Mark Wert reports:
Putting together a winning political campaign is like building a mosaic. The tiles that the politicians use are the most basic units in which Americans count votes: the precinct.
Now that Ohio officials have counted sometimes troublesome “provisional” ballots and completed their official tally of the 2012 election, map are the mosaic that Barack Obama and his campaign built.
What’s clear to see in the map is where Obama once again patched together a winning coalition of minorities, young people and suburban women along with hard-core Democrats. It was enough for Obama to once again push once-solidly Republican Hamilton County into the Democratic column – something even Bill Clinton never did.
Holding Hamilton County was among the key steps Obama made to once again win Ohio and its 16 electoral votes, returning him to the presidency. Obama carried just 17 of Ohio’s 88 counties, but he won in the six most populous counties in the state, including Hamilton.

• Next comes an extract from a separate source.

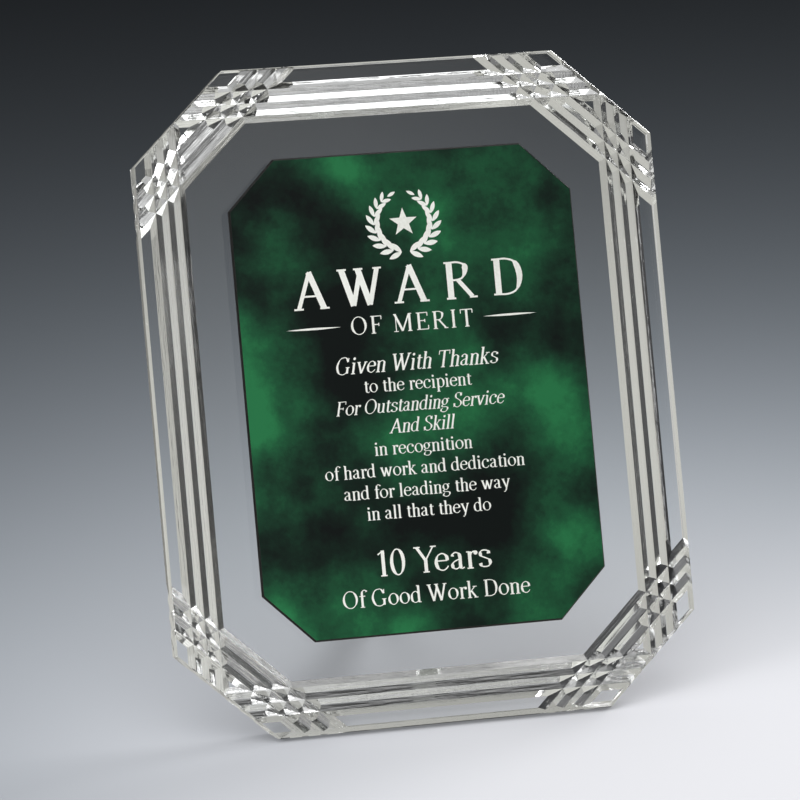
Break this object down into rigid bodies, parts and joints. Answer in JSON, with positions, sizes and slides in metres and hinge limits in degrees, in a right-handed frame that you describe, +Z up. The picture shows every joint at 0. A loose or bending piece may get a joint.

Obama crushed Republican nominee Mitt Romney in Cincinnati, taking more than 70 percent of the vote. He won minority-majority suburbs such as Forest Park and Lincoln Heights by even bigger margins.
Obama also held his own in other parts of the county that typically are heavily Republican. For example, he won 10 precincts in Colerain Township, where minorities are moving into the eastern part of the township and a couple in Blue Ash, where women’s votes may have been crucial (given that exit polling showed that Obama did well with suburban women).
Romney performed best in Southwest Ohio’s three other counties, especially Warren County.
It was the only one in the region where Obama failed to win even a single precinct, which he did in both Clermont and Boone counties.
But Obama nearly carried 40 percent of the vote in Butler County, normally a GOP powerhouse.
That hurt Romney’s effort to put a dent in Obama’s margin in the big counties, especially since he carried Cuyahoga, Lucas and Franklin counties by more than 10 percentage points.
In Butler County, a strong youth vote apparently gave Obama wins in 11 of Oxford’s 12 precincts despite the fact that Republican vice presidential nominee Paul Ryan went to Miami University.
A strong minority vote helped give Obama nine of 48 precincts in Hamilton and 17 of 36 in Middletown. Wins in three precincts in West Chester, home to House Speaker John Boehner, and eight in Fairfield were likely due to the growing number of minorities in those areas along with women voters.
Across the river in Northern Kentucky, where neither campaign put in as much effort, Obama’s wins were largely confined to the precincts in the older cities along the Ohio River.